─── Supplied information

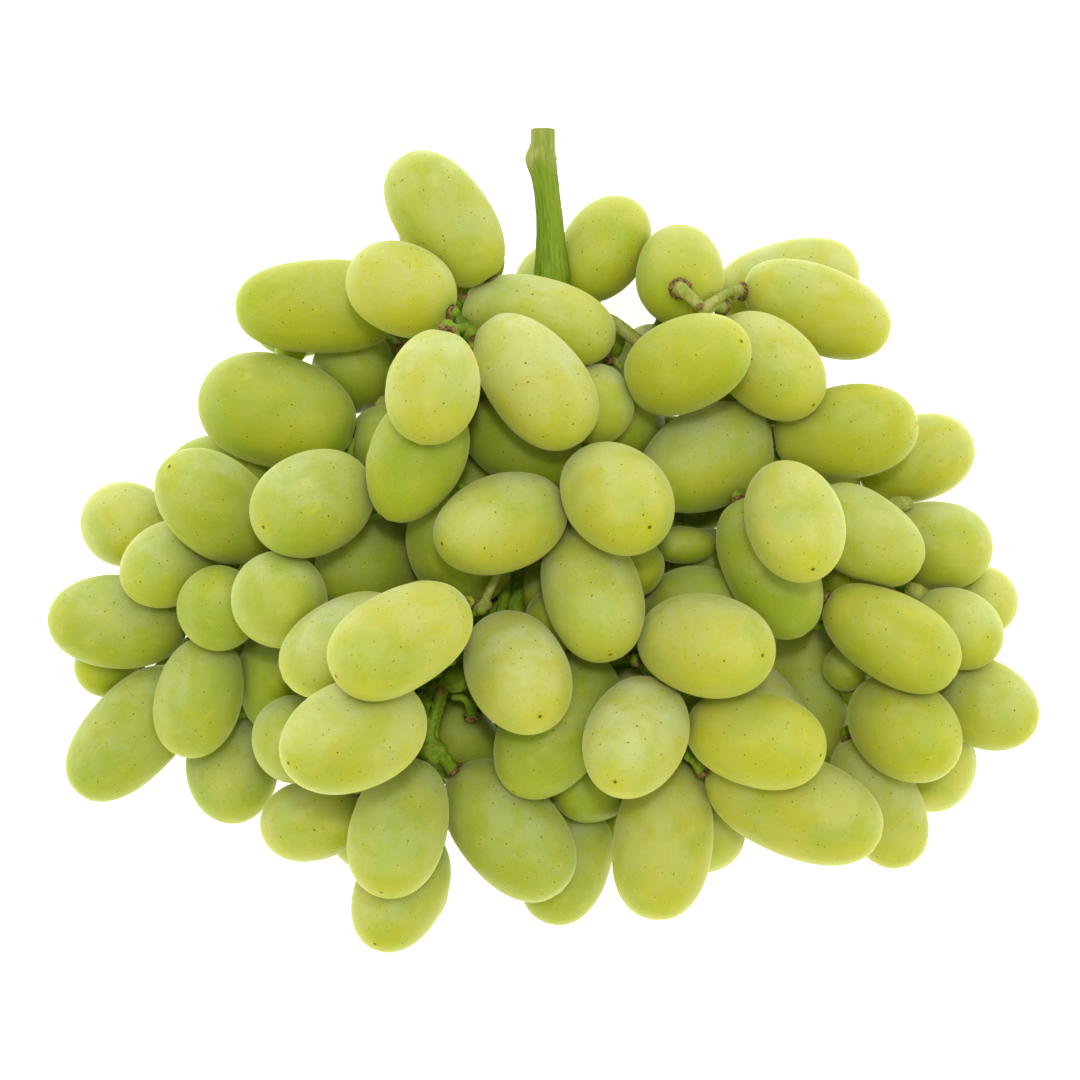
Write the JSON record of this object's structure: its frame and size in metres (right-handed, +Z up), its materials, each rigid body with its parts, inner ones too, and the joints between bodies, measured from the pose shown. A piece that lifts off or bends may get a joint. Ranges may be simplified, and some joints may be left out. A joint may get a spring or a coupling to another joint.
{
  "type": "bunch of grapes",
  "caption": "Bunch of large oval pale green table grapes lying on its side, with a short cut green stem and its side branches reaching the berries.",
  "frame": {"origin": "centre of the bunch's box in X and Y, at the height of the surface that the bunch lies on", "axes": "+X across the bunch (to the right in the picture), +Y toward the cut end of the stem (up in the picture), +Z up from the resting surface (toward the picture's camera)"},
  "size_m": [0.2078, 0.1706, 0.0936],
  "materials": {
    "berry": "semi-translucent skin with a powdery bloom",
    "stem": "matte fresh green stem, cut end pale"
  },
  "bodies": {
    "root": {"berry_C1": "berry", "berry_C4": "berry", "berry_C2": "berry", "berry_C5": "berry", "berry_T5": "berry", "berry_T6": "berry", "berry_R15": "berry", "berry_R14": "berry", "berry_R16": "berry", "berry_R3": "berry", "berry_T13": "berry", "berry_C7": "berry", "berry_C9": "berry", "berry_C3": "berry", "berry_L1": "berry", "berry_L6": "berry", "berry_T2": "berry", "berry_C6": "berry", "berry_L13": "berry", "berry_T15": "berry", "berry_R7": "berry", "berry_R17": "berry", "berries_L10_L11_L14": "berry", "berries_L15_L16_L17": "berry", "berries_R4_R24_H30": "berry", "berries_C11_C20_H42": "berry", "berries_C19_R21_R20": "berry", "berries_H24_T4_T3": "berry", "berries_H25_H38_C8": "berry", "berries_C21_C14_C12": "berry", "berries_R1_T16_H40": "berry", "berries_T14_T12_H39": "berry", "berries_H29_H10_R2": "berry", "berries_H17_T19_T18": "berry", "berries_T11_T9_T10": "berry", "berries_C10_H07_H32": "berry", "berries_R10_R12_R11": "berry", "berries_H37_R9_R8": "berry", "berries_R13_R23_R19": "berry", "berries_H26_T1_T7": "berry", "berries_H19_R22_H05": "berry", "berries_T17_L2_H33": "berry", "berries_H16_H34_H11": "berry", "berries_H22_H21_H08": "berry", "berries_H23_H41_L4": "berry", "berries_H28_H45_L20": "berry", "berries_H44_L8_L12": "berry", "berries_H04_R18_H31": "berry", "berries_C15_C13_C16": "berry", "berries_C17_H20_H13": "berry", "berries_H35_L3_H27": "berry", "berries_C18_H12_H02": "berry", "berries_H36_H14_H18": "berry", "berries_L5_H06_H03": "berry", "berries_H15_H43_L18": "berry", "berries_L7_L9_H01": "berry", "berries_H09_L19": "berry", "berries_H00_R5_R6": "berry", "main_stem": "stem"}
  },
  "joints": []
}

──────

### Task
Write down the full listing again, exactly.

### The completed task
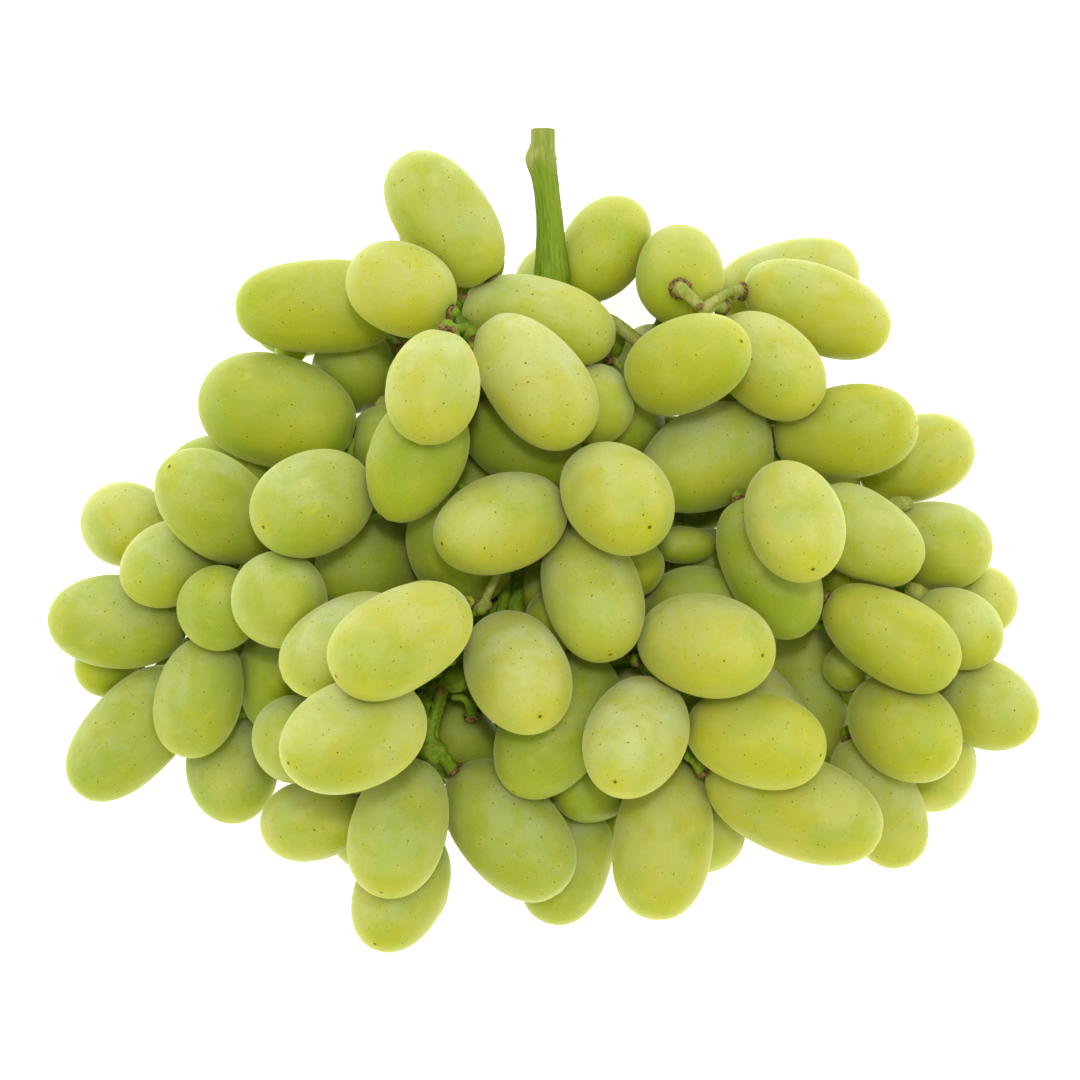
Write the JSON record of this object's structure: its frame and size in metres (right-handed, +Z up), its materials, each rigid body with its parts, inner ones too, and the joints between bodies, measured from the pose shown. A piece that lifts off or bends may get a joint. Ranges may be simplified, and some joints may be left out. A joint may get a spring or a coupling to another joint.
{
  "type": "bunch of grapes",
  "caption": "Bunch of large oval pale green table grapes lying on its side, with a short cut green stem and its side branches reaching the berries.",
  "frame": {"origin": "centre of the bunch's box in X and Y, at the height of the surface that the bunch lies on", "axes": "+X across the bunch (to the right in the picture), +Y toward the cut end of the stem (up in the picture), +Z up from the resting surface (toward the picture's camera)"},
  "size_m": [0.2078, 0.1706, 0.0936],
  "materials": {
    "berry": "semi-translucent skin with a powdery bloom",
    "stem": "matte fresh green stem, cut end pale"
  },
  "bodies": {
    "root": {"berry_C1": "berry", "berry_C4": "berry", "berry_C2": "berry", "berry_C5": "berry", "berry_T5": "berry", "berry_T6": "berry", "berry_R15": "berry", "berry_R14": "berry", "berry_R16": "berry", "berry_R3": "berry", "berry_T13": "berry", "berry_C7": "berry", "berry_C9": "berry", "berry_C3": "berry", "berry_L1": "berry", "berry_L6": "berry", "berry_T2": "berry", "berry_C6": "berry", "berry_L13": "berry", "berry_T15": "berry", "berry_R7": "berry", "berry_R17": "berry", "berries_L10_L11_L14": "berry", "berries_L15_L16_L17": "berry", "berries_R4_R24_H30": "berry", "berries_C11_C20_H42": "berry", "berries_C19_R21_R20": "berry", "berries_H24_T4_T3": "berry", "berries_H25_H38_C8": "berry", "berries_C21_C14_C12": "berry", "berries_R1_T16_H40": "berry", "berries_T14_T12_H39": "berry", "berries_H29_H10_R2": "berry", "berries_H17_T19_T18": "berry", "berries_T11_T9_T10": "berry", "berries_C10_H07_H32": "berry", "berries_R10_R12_R11": "berry", "berries_H37_R9_R8": "berry", "berries_R13_R23_R19": "berry", "berries_H26_T1_T7": "berry", "berries_H19_R22_H05": "berry", "berries_T17_L2_H33": "berry", "berries_H16_H34_H11": "berry", "berries_H22_H21_H08": "berry", "berries_H23_H41_L4": "berry", "berries_H28_H45_L20": "berry", "berries_H44_L8_L12": "berry", "berries_H04_R18_H31": "berry", "berries_C15_C13_C16": "berry", "berries_C17_H20_H13": "berry", "berries_H35_L3_H27": "berry", "berries_C18_H12_H02": "berry", "berries_H36_H14_H18": "berry", "berries_L5_H06_H03": "berry", "berries_H15_H43_L18": "berry", "berries_L7_L9_H01": "berry", "berries_H09_L19": "berry", "berries_H00_R5_R6": "berry", "main_stem": "stem"}
  },
  "joints": []
}